Pour 450 yens encore, l’album de Bronski Beat, The age of consent. Je n’ai même pas hésité (contrairement aux deux autres). C’est un album beaucoup trop important, un album qui raconte une part importante de mon identité comme de mon histoire même si, lors de sa sortie, je n’aimais pas, ce n’était pas mon genre de truc. Il a fallu que je vois Partying Glances en 1986 pour littéralement absorber la signification profonde de cet album. La couverture m’a toujours fasciné. Les textes sont très beaux.

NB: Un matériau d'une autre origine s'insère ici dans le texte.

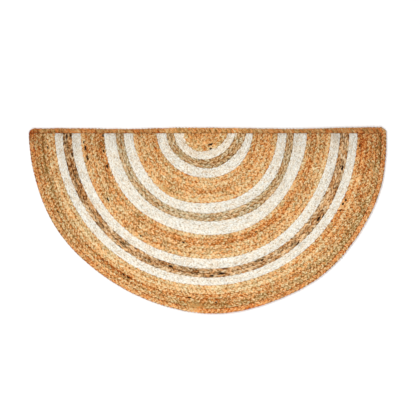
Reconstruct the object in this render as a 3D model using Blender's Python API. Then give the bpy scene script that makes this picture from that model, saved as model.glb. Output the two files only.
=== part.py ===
"""Half-round braided jute doormat.

A coil of three-strand braid, sewn row to row in colour bands and cut across the
middle, with one closed loop of braid sewn round its edge.

Metres, +Z up. The mat lies flat with its underside at z = 0, the straight edge
towards +Y and the curved edge towards -Y. The origin is the middle of the mat's
bounding box, on the floor. Sizes below are millimetres. Angles run round the
curved edge, from the right end at 0 through the front at 90 to the left end at 180.
"""
import math
from collections import namedtuple

import bmesh
import bpy
import numpy as np

MM = 0.001

# Braid, millimetres
EDGE_BRAID_WIDTH = 12.0
EDGE_BRAID_HEIGHT = 9.0
EDGE_SHOULDER_HEIGHT = 8.2
EDGE_SHOULDER_SHARE = 0.25
EDGE_SIDE_HEIGHT = 4.6
CREST_HEIGHT = 8.0
VALLEY_HEIGHT = 5.4
PIECE_GAP = 0.3

# The straight cut passes this far in front of the rings' common centre
CUT_DEPTH = 4.5
CORNER_RADIUS = 15.0

# Where a braid row reaches its full height, as a share of the row's width
CREST_START = 0.26
CREST_END = 0.74

# Mesh steps
CURVE_STEPS = 36
CORNER_STEPS = 4
STRAIGHT_STEPS = 20
CUT_ROUNDS = 12
WELD_DISTANCE = 0.01
SHARP_ANGLE = math.radians(50)

# Base colours, linear RGB
GOLDEN = (0.64, 0.34, 0.14)
DEEP_GOLDEN = (0.62, 0.29, 0.10)
CREAM = (0.83, 0.74, 0.61)
TAN = (0.50, 0.32, 0.17)
BROWN = (0.45, 0.25, 0.11)
JUTE_ROUGHNESS = 0.9

# Each colour band has its number of braid rows and the radius of its inner side
# about the rings' centre, at 0, 30, 60, 90, 120, 150 and 180 degrees
Band = namedtuple("Band", "name rows colour at_0 at_30 at_60 at_90 at_120 at_150 at_180")
BANDS = (
    Band("centre_coil", 4, GOLDEN, 0, 0, 0, 0, 0, 0, 0),
    Band("cream_band_1", 2, CREAM, 53, 49, 48, 49, 57, 61, 68),
    Band("tan_band_1", 2, TAN, 71, 69, 68, 71, 76, 81, 83),
    Band("cream_band_2", 2, CREAM, 98, 93, 92, 94, 94, 100, 102),
    Band("golden_band_1", 5, GOLDEN, 115, 116, 118, 118, 120, 124, 127),
    Band("cream_band_3", 2, CREAM, 178, 179, 183, 181, 188, 184, 186),
    Band("tan_band_2", 2, TAN, 200, 205, 207, 207, 210, 210, 209),
    Band("cream_band_4", 3, CREAM, 218, 224, 231, 227, 231, 230, 229),
    Band("golden_band_2", 5, GOLDEN, 251, 252, 262, 261, 260, 261, 258),
    Band("cream_band_5", 2, CREAM, 311, 311, 321, 321, 321, 318, 317),
    Band("brown_band", 2, BROWN, 334, 336, 345, 346, 343, 341, 340),
    Band("cream_band_6", 2, CREAM, 357, 361, 367, 368, 365, 362, 362),
    Band("golden_band_3", 5, GOLDEN, 378, 383, 388, 388, 386, 383, 382),
)

# Radius of the mat's curved edge, every 15 degrees from the right end to the left
OUTLINE_RADII = (450, 457, 460, 463, 461, 459, 458, 451, 447, 448, 450, 447, 447)

# How far the straight edge stands behind the rings' centre, evenly spaced stations
# from the right corner to the left
STRAIGHT_EDGE_OFFSETS = (9.7, 8.2, 5.8, 7.2, 8.4, 7.6, 5.3, 7.2, 6.8)


def clear_scene():
    for old in list(bpy.data.objects):
        bpy.data.objects.remove(old, do_unlink=True)


def smooth_through(values):
    """Return a smooth function of an angle in 0..pi through evenly spaced values."""
    orders = np.arange(len(values))
    stations = np.linspace(0, math.pi, len(values))
    weights = np.linalg.solve(np.cos(np.outer(stations, orders)), np.array(values, float))
    return lambda angle: float(np.cos(angle * orders) @ weights)


def between(inner, outer, share):
    """Return the radius curve that lies at a share of the way from inner to outer."""
    return lambda angle: inner(angle) + (outer(angle) - inner(angle)) * share


def shifted(radius, offset):
    """Return a radius curve moved outward by a fixed offset."""
    return lambda angle: radius(angle) + offset


def cut_angle(radius, depth, left):
    """Return the angle at which a radius curve meets the straight cut."""
    angle = 0.0
    for _ in range(CUT_ROUNDS):
        angle = math.asin(depth / radius(math.pi - angle if left else angle))
    return math.pi - angle if left else angle


def curve_angles(radius, depth):
    """Return evenly spaced angles along a radius curve, from cut to cut."""
    start = cut_angle(radius, depth, left=False)
    end = cut_angle(radius, depth, left=True)
    return np.linspace(start, end, CURVE_STEPS + 1)


def polar(radius, angle):
    """Return the flat position of one point of a radius curve."""
    return radius(angle) * math.cos(angle), -radius(angle) * math.sin(angle)


def row_profile(rows):
    """Return (share of the band's width, height) across a band's rounded rows."""
    profile = []
    for row in range(rows):
        profile.append((row / rows, VALLEY_HEIGHT))
        profile.append(((row + CREST_START) / rows, CREST_HEIGHT))
        profile.append(((row + CREST_END) / rows, CREST_HEIGHT))
    profile.append((1.0, VALLEY_HEIGHT))
    return profile


def add_line(bm, points, height):
    return [bm.verts.new((x * MM, y * MM, height * MM)) for x, y in points]


def add_strip(bm, first, second):
    """Join two equally long lines of vertices with quads."""
    for step in range(len(first) - 1):
        bm.faces.new((first[step], first[step + 1], second[step + 1], second[step]))


def band_mesh(name, inner, outer, rows):
    """Build a half-ring of braid rows, from the inner radius curve to the outer.

    The band at the very middle has no inner side: its first row is filled in.
    """
    filled = inner(0.0) == 0
    depth = CUT_DEPTH + PIECE_GAP
    valley_and_crest = 2
    profile = row_profile(rows)
    if filled:
        profile = profile[valley_and_crest:]
    bm = bmesh.new()
    lines = []
    for share, height in profile:
        curve = between(inner, outer, share)
        points = [polar(curve, angle) for angle in curve_angles(curve, depth)]
        lines.append(add_line(bm, points, height))
    outer_floor = add_line(bm, [polar(outer, angle) for angle in curve_angles(outer, depth)], 0)
    lines.append(outer_floor)
    if not filled:
        inner_points = [polar(inner, angle) for angle in curve_angles(inner, depth)]
        lines.insert(0, add_line(bm, inner_points, 0))
    for first, second in zip(lines, lines[1:]):
        add_strip(bm, first, second)
    right_end = [line[0] for line in lines]
    left_end = [line[-1] for line in lines]
    if filled:
        bm.faces.new(lines[0])
        bm.faces.new(outer_floor)
        bm.faces.new(right_end[::-1] + left_end)
    else:
        add_strip(bm, outer_floor, lines[0])
        bm.faces.new(right_end)
        bm.faces.new(left_end)
    return finish_mesh(bm, name)


def corner_arc(centre_x, centre_y, start):
    """Return the points of a rounded quarter corner, a quarter turn from start."""
    turns = np.linspace(start, start + math.pi / 2, CORNER_STEPS + 1)
    return [
        (centre_x + CORNER_RADIUS * math.cos(turn), centre_y + CORNER_RADIUS * math.sin(turn))
        for turn in turns
    ]


def edge_loop_sides():
    """Return the outer and inner side of the edge braid as two closed lines.

    Both go round together: the right corner, the straight edge from right to left,
    the left corner, and the curved edge back to the right.
    """
    outline = smooth_through(OUTLINE_RADII)
    inner_side = shifted(outline, -EDGE_BRAID_WIDTH)
    straight = smooth_through(STRAIGHT_EDGE_OFFSETS)
    right_x = outline(0.0) - CORNER_RADIUS
    left_x = CORNER_RADIUS - outline(math.pi)
    inner_right = polar(inner_side, cut_angle(inner_side, CUT_DEPTH, left=False))
    inner_left = polar(inner_side, cut_angle(inner_side, CUT_DEPTH, left=True))

    outer_line = corner_arc(right_x, straight(0.0) - CORNER_RADIUS, 0.0)
    inner_line = [inner_right] * (CORNER_STEPS + 1)
    for step in range(1, STRAIGHT_STEPS):
        share = step / STRAIGHT_STEPS
        outer_line.append((right_x + (left_x - right_x) * share, straight(math.pi * share)))
        inner_line.append((inner_right[0] + (inner_left[0] - inner_right[0]) * share, -CUT_DEPTH))
    outer_line += corner_arc(left_x, straight(math.pi) - CORNER_RADIUS, math.pi / 2)
    inner_line += [inner_left] * (CORNER_STEPS + 1)
    band_side = shifted(inner_side, -PIECE_GAP)
    for angle in curve_angles(band_side, CUT_DEPTH + PIECE_GAP)[-2:0:-1]:
        outer_line.append(polar(outline, angle))
        inner_line.append(polar(inner_side, angle))
    return outer_line, inner_line


def edge_braid_mesh(name):
    """Build the closed loop of edge braid, rounded on top and flat underneath."""
    profile = (
        (0.0, 0.0),
        (0.0, EDGE_SIDE_HEIGHT),
        (EDGE_SHOULDER_SHARE, EDGE_SHOULDER_HEIGHT),
        (0.5, EDGE_BRAID_HEIGHT),
        (1.0 - EDGE_SHOULDER_SHARE, EDGE_SHOULDER_HEIGHT),
        (1.0, EDGE_SIDE_HEIGHT),
        (1.0, 0.0),
    )
    outer_line, inner_line = edge_loop_sides()
    bm = bmesh.new()
    lines = []
    for share, height in profile:
        points = [
            (near[0] + (far[0] - near[0]) * share, near[1] + (far[1] - near[1]) * share)
            for near, far in zip(inner_line, outer_line)
        ]
        lines.append(add_line(bm, points, height))
    for first, second in zip(lines, lines[1:] + lines[:1]):
        add_strip(bm, first + first[:1], second + second[:1])
    bmesh.ops.remove_doubles(bm, verts=bm.verts, dist=WELD_DISTANCE * MM)
    return finish_mesh(bm, name)


def finish_mesh(bm, name):
    """Face every side outward and shade the rounded braid smooth."""
    bmesh.ops.recalc_face_normals(bm, faces=bm.faces)
    mesh = bpy.data.meshes.new(name)
    bm.to_mesh(mesh)
    bm.free()
    mesh.shade_smooth()
    mesh.set_sharp_from_angle(angle=SHARP_ANGLE)
    return mesh


def jute_material(name, colour):
    material = bpy.data.materials.new(name)
    material.use_nodes = True
    shader = material.node_tree.nodes["Principled BSDF"]
    shader.inputs["Base Color"].default_value = (*colour, 1.0)
    shader.inputs["Roughness"].default_value = JUTE_ROUGHNESS
    shader.inputs["Metallic"].default_value = 0.0
    return material


def add_piece(name, mesh, colour, parent):
    piece = bpy.data.objects.new(name, mesh)
    piece.parent = parent
    mesh.materials.append(jute_material(name + "_jute", colour))
    bpy.context.scene.collection.objects.link(piece)


def rings_centre():
    """Add the empty at the rings' common centre, which the pieces hang from."""
    outer_line, _ = edge_loop_sides()
    low = np.min(outer_line, axis=0)
    high = np.max(outer_line, axis=0)
    middle = (low + high) / 2
    centre = bpy.data.objects.new("rings_centre", None)
    centre.location = (-middle[0] * MM, -middle[1] * MM, 0.0)
    bpy.context.scene.collection.objects.link(centre)
    return centre


def build_mat():
    clear_scene()
    centre = rings_centre()
    first_radius = Band._fields.index("at_0")
    edges = [smooth_through(band[first_radius:]) for band in BANDS]
    edges.append(shifted(smooth_through(OUTLINE_RADII), -EDGE_BRAID_WIDTH))
    for band, inner, outer in zip(BANDS, edges, edges[1:]):
        mesh = band_mesh(band.name, inner, shifted(outer, -PIECE_GAP), band.rows)
        add_piece(band.name, mesh, band.colour, centre)
    add_piece("edge_braid", edge_braid_mesh("edge_braid"), DEEP_GOLDEN, centre)


build_mat()
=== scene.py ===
import math
from collections import namedtuple

import bpy
import numpy as np
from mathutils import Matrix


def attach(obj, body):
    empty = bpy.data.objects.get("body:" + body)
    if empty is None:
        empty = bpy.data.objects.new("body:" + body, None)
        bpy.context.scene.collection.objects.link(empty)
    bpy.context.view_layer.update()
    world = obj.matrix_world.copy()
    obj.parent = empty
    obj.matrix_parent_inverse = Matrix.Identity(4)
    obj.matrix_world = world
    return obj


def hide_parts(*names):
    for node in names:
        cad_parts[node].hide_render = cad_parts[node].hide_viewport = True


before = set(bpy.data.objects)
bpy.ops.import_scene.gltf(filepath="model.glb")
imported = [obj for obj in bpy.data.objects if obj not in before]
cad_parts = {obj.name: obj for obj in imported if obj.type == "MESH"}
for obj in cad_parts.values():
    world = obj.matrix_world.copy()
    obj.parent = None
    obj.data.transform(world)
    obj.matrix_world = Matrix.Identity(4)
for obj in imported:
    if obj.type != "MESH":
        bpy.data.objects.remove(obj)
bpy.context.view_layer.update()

# Half-round braided jute doormat. Lengths are millimetres, and become metres where
# a mesh, light or camera is made. Places are given about the rings' common centre,
# with angles from the right end (0) through the front (90) to the left end (180).
MM = 0.001
TAU = 2 * math.pi

# The rings' common centre in the frame, and the cut that passes in front of it
CENTRE_X = -1.5
CENTRE_Y = 224.15
CUT_DEPTH = 4.5
TUCK_UNDER_BORDER = 2.3
INNERMOST_RADIUS = 2.6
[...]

Pour 750 yens, un des albums que j’étais parti pour acheter, Roxi Music, Flesh and Blood. Je l’ai en version haute qualité mais je voulais l’objet. À mes yeux, le meilleur album du groupe, une incroyable maturité.
J’arrive à la caisse et le caissier me dit que si j’achetais 5 albums à un certain prix, j’avais droit à une réduction de 1000 yens. Je n’avais pas le temps, je venais de me noyer une fois dans un trop plein d’albums, limitant mon choix à des trucs soldés, et ça a été « panique à bord ».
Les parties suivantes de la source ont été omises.